Content is put through an embedding model, in chunks, turning each chunk of text into a list of numbers, vector embeddings. The embeddings are stored in a vector database.

For each query, the embedding model turns the query into a vector embedding. The querys' vector embedding is then used to search the vector database for relevant content.

"What is Alice's middle name?" => EmbeddingModel => [0.4, 0.9, 0.2] =>

[0.4, 0.9, 0.2] => VectorDatabase => ["Alice Smith Jacobs", "Amy Brown",
"Allison Groovy"]

The relevant context, alongside the query, is then passed into the model

Final prompt

Alice Smith Jacobs
Amy Brown
Allison Groovy

Q: What is Alice's middle name?

Using RAG, and similar retrieval techniques, you can perform queries over volumes of data that greatly exceed your models' context window!

For those interested: A recently proposed new retrieval approach was outlined in MemGPT whereby a feedback loop was added. Relevant data is retrieved and if the model finds that it needs more context it will request more context from the system, effectively managing its own virtual memory!

Writing effective prompts

To recap, creating LLMs is expensive, time-consuming, and technically challenging so typically developers use existing models. Consequently, the only thing developers have control over when working with a model is the data that is passed into the model's fixed-size context window. Hence, to make the most of one's tokens, smartly structuring prompts is important.

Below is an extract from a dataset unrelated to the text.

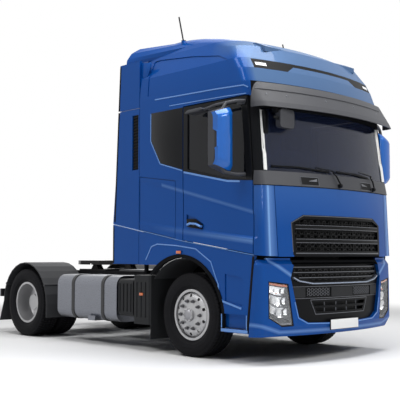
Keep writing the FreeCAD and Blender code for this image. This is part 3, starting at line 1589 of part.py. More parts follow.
def side_deflectors():
    """Return the two side deflectors behind the cab, each in two panels."""
    front = behind(cab_rear_behind) - panel_gap
    mid_rear = behind(side_deflector_top_behind)
    low_rear = behind(side_deflector_low_behind)
    y_low = cab_half_width - deflector_thickness
    split_low = split_height(-side_deflector_low_behind)
    split_high = split_height(-cab_rear_behind)
    upper = side_prism([(front, side_deflector_break + panel_gap / 2), (front, side_deflector_top),
                        (mid_rear, side_deflector_top), (mid_rear, side_deflector_break + panel_gap / 2)],
                       y_low, cab_half_width)
    lower = side_prism([(front, split_high), (front, side_deflector_break - panel_gap / 2),
                        (mid_rear, side_deflector_break - panel_gap / 2), (low_rear, split_low)],
                       y_low, cab_half_width)
    slot = side_prism([(behind(deflector_slot_front_behind), deflector_slot_bottom),
                       (behind(deflector_slot_front_behind), deflector_slot_top),
                       (behind(deflector_slot_rear_behind), deflector_slot_top),
                       (behind(deflector_slot_rear_behind), deflector_slot_bottom)],
                      y_low - cut_overrun, cab_half_width + cut_overrun)
    lower = lower.cut(slot)
    braces = []
    for z in (split_high + deflector_brace_height, deflector_slot_bottom - deflector_brace_height * 2):
        braces.append(block(front - deflector_brace_height, behind(cab_rear_behind),
                            y_low - deflector_thickness, y_low,
                            z, z + deflector_brace_height))
    upper_brace = block(front - deflector_brace_height, behind(cab_rear_behind),
                        y_low - deflector_thickness, y_low,
                        side_deflector_break + deflector_brace_height,
                        side_deflector_break + 2 * deflector_brace_height)
    return both_sides(group([joined([lower] + braces), joined([upper, upper_brace])]))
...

The objective of a prompt is typically to communicate two things:

  • What do you want the model to do?
  • What do you want the model to know, when answering?

Prompt engineering is a new field dedicated to finding the best ways to communicate intent and promote intelligent reasoning from models. It's the source of prompting techniques such as zero-shot, few-shot, chain of thought, tree of thought, and others.

Retrieval techniques, on the other hand, aim to provide the model with the relevant context it needs to answer queries. If a model's purpose is to answer questions about a large set of data, retrieval techniques like RAG are the mechanism by which you can give the model access to this data, despite the amount of data vastly exceeding the model's context window.

Taken together, prompt and retrieval techniques are some of the best ways to make the most of an LLM's context window, enabling one to mobilize large amounts of data and get correct, well-intentioned, and reasonable responses.